Certainly, homo sapiens has caused extinctions. My claim that nature "prefers" plus-sum outcomes is tautological, because nature no more "prefers" than strategies "compete." Nature isn't a thing any more than a strategy is a thing. Both are reifications. But dominance is not always zero-sum. How many plants and critters exist almost entirely because homo sapiens dominates them? As I said, the trick with game theory is defining the pay-offs.
You say the logical nature of game theory is as “absolute” as the second law of thermodynamics. On the contrary, this core distinction in game theory seems to me relative. In that respect, game theory is like neoclassical economics which rationalizes consumerism by ignoring the downsides as externalities.
But that's on neoclassical economics (as you define it), not on me or game theory. I don't ignore externalities. I include them in the pay-offs and favor regulation to favor the positives and deter the negatives. (You really can't resist making a Randian of me, try as you might.)
To that extent, game “theory” is propaganda or ideology, not science.
Is geometry science? Game theory is math and logic. In that regard Thermodynamics may be a bad choice. Maybe that's why I have switched to geometry. Thermodynamics is about how things are. Geometry is about how things can be thought about. At least, that's the distinction that comes to mind now.
You’re interested only in the scientific uses. Fine, but would you agree that whatever you can explain with game theory I can explain with naturalistic philosophy that needn’t resort to game theory?

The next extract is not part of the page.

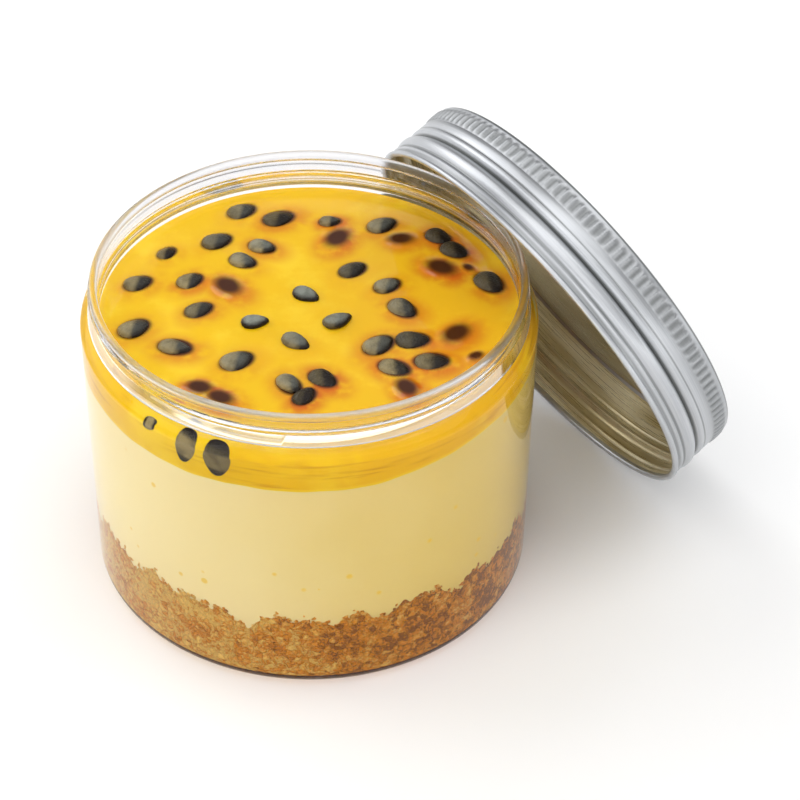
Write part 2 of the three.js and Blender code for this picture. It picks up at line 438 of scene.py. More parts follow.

Does "If I have four apples" "resort to" arithmetic? Or is it just a statement about the nature of apples? I offered you a way to test your hypothesis. Just keep asking "why" until you get to "because that produces the best result I can think of." That's game theory. You're just putting it in narrative form, like any other good myth.
We’d both be talking about evolution at some level, since we’d both take on board the sciences, but you’d prioritize the language of game theory in certain reductive moves, while I’d operate with a looser vocabulary.

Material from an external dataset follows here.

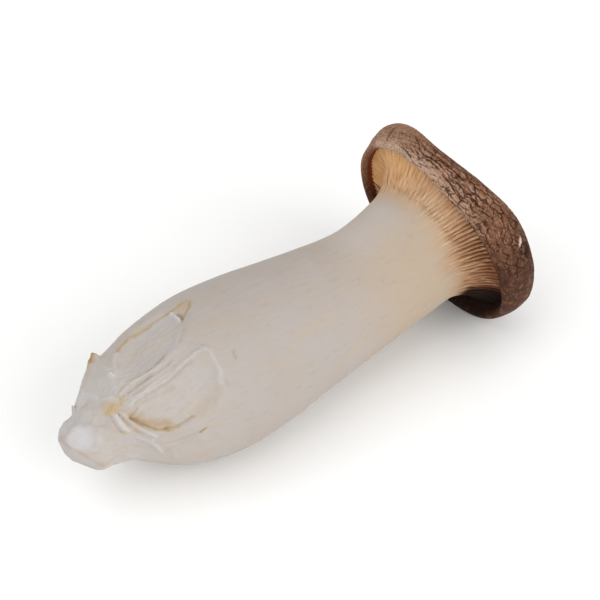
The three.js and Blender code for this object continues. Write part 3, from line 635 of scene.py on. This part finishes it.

Yep. But I would call the moves "abstracting" or even "reductionist," not "reductive."
Again, the question is whether you’d capture something I’d be missing, or whether the general use of game theory does more good than harm.

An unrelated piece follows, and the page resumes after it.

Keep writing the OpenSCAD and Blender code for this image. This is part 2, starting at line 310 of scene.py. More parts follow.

You are asking whether agreeing to use game theory produces a plus sum outcome? I smell a Russell's paradox!
Leaving aside the domain of formal games like checkers, I wonder whether you think there’s some specific phenomenon that game theory explains that I can’t understand without presupposing game theory.
That probably depends on the meaning of your terms. I would refer you to the sections of The Selfish Gene that analyzes the distribution of certain traits among certain species of birds. It's been a while, but I think Dawkins shows how the distribution of those traits conforms to a game-theoretical recommendation. I believe Dawkins's point is that diversity is a strategy, and game theory is useful in analyzing the distribution of diverse traits. I suspect the same thing can be said about diversity in philosophical values, which I would analogize to diversity in how individuals value pay-offs.
One of my favorite metaphors is the markings on a bowling alley that the best bowlers use to line up their shots. Those bowlers do not aim at the pins. They aim at the spots, confident that if they hit the spots, the ball will hit the pins. I regard your version of philosophy as spot bowling. You could do it even if you couldn't see the pins. Game theory just says that the spots are where they are because the pins are where they are, and not because there is something inherently special about the spots themselves.